Let us review our own lives to determine how each of us measures up in our own quest for integrity.
As an employee, are you committed to give at least forty hours work for forty hours pay?
Do you work enthusiastically in your job and use your best efforts to strengthen the company for which you work?
Do you, as an administrator, study your challenges thoroughly and anticipate the results before you submit your recommendations?
Do you jump to conclusions without taking the time to know the facts before you make your decision?
Do you properly sustain those working under your jurisdiction?
Do you sincerely sustain those to whom you are responsible?
Do you young men and young women stand loyal, in the face of opposition, to those moral principles you have been taught in the home?
Do you, as a wife and mother, strive earnestly to create an atmosphere of love and harmony in the home?
Do you fathers and mothers seriously strive to inculcate values of integrity, morality, charity, and good manners in your children?

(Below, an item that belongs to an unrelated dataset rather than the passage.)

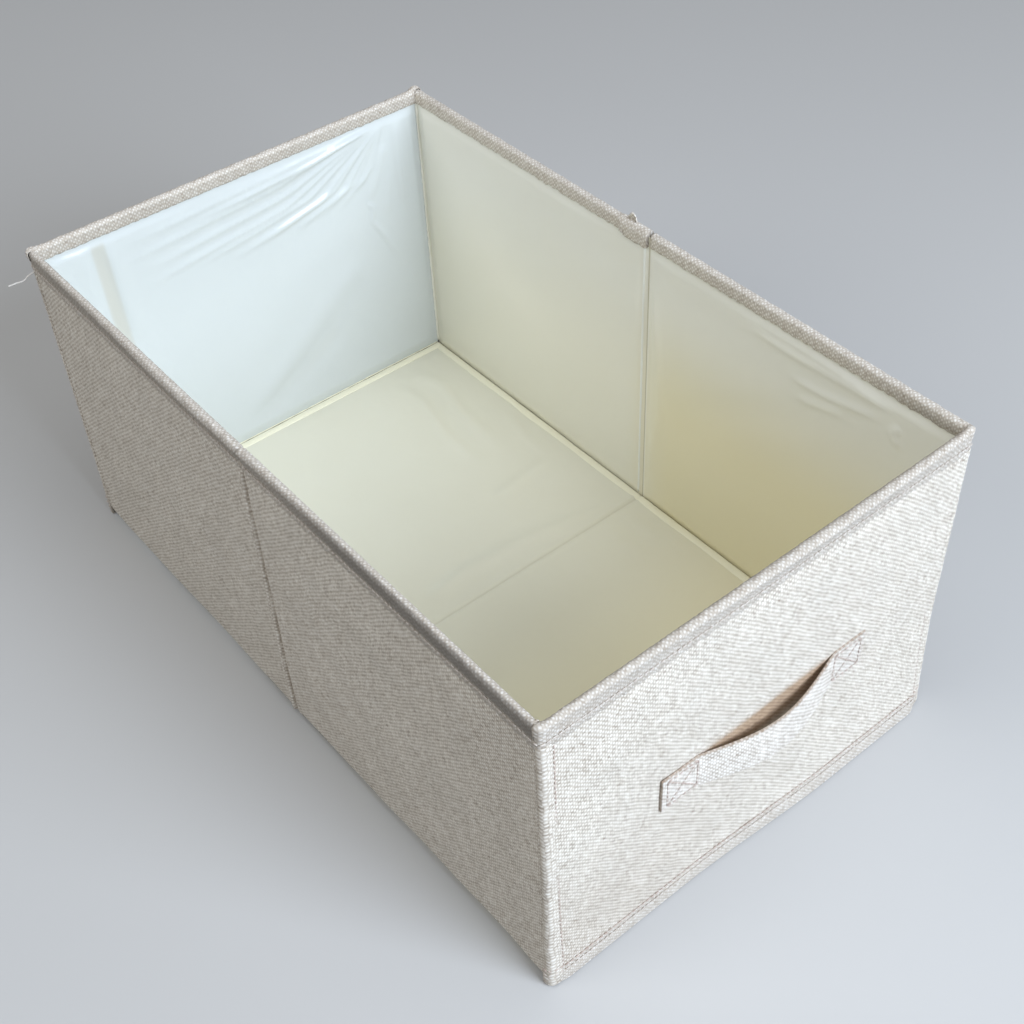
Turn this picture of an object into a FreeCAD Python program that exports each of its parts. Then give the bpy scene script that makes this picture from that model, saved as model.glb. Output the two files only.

Are you completely honest with yourself and others?
Are you obedient to Him who gave you life?
The Lord said to the people in his day, and to us too: “By their fruits ye shall know them.” (Matt. 7:20.)
“For a good tree bringeth not forth corrupt fruit; neither doth a corrupt tree bring forth good fruit.
“… Every tree is known by his own fruit.” (Luke 6:43–44.)
May I suggest a formula for bringing forth good fruit and helping one to gain eternal salvation? (1) have faith in the Lord Jesus Christ and in yourself, (2) study eternal truths, (3) ponder and pray for understanding, (4) strive to incorporate principles of truth into daily living, (5) exercise integrity in all that you do, and (6) strive to do everything you do to a standard of excellence.
Let us diligently strive to understand the wonderful things of God. The jewels of the gospel of Jesus Christ are within our reach. But we must seek—ask and strive for—and live the principles of truth. When we do so, we will become better men and better women and contribute to a better community, a better nation, and a better world, for which I pray in the name of Jesus Christ, amen.